2. They Haven’t Been Tested in Real Competition

As hosts, they didn’t have to qualify for the tournament, so for the past four years they have been playing only friendlies, which these days are a bit of a joke. And frankly, they were fortunate to make the final last time around; they hardly looked like world beaters in Korea.

3. They Don’t Have a Serious Coach

Jurgen Klinsmann was a useful striker (although he was no Rummenige), but he’s never coached at club level. He’s taken on the German national team while continuing to live in sunny California. It’s hard to imagine him inspiring the sort of respect from the players that your typical Bundesliga authoritarian, such as a Otmar Hitzfeld or even some of the more established names of German football such as Beckenbauer, could command.

4. Yes, They’re at Home, But…

So are the Dutch. And the French. And Italians. And Poles. Hell, even the English will feel at home: Europe is very, very small, and all the European teams can expect masses of support in the stadium every time they play.

deisler
Depressive Deisler

5. Where’s the Hunger?

This is the long-term effect I was referring to above. By way of illustration, consider the fact that Sebastian Deisler spent most of last season out injured, depriving Bayern of the services of the most exciting young prospect in German football. His ailment? Depression. I have a feeling that depression, when it strikes Brazilian footballers at all, usually sets in only after they’re rich and famous and fat, and their careers are going off the boil as the tabloids pile on.

Call me essentialist, if you like, but I tend to think that there’s a certain class context to the production of soccer talent. Sure, great players can emerge from any class, but the general trend is that the combination of skill, strength, hunger and imagination that it takes to become a professional at the highest level is more prevalent among the more disenfranchised elements of society. A route out of povery, like boxing or basketball.

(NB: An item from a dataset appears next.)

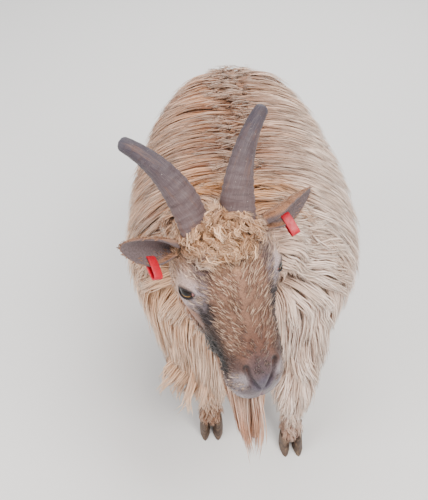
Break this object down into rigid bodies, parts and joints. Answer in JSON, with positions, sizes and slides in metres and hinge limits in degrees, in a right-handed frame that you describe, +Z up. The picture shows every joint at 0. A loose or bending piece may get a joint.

Watching kids start playing soccer here in the U.S. I’ve been struck by the fact that every kid brings their own ball. I’m pretty sure that when Ronaldinho was a kid in the favela, there was only ever one ball. And so when he managed to knick it off the feet of some rival, he quickly honed his abilities — the trickery, guile, exquisite ball control and the strength to ride out even the most brutal of playground tackles — to make sure he was going to keep that ball. Wait, we’re getting side tracked here.

My basic point being that Germany today is a kind of depressive middle class society, and its half century at the top of the global game may be coming to a close.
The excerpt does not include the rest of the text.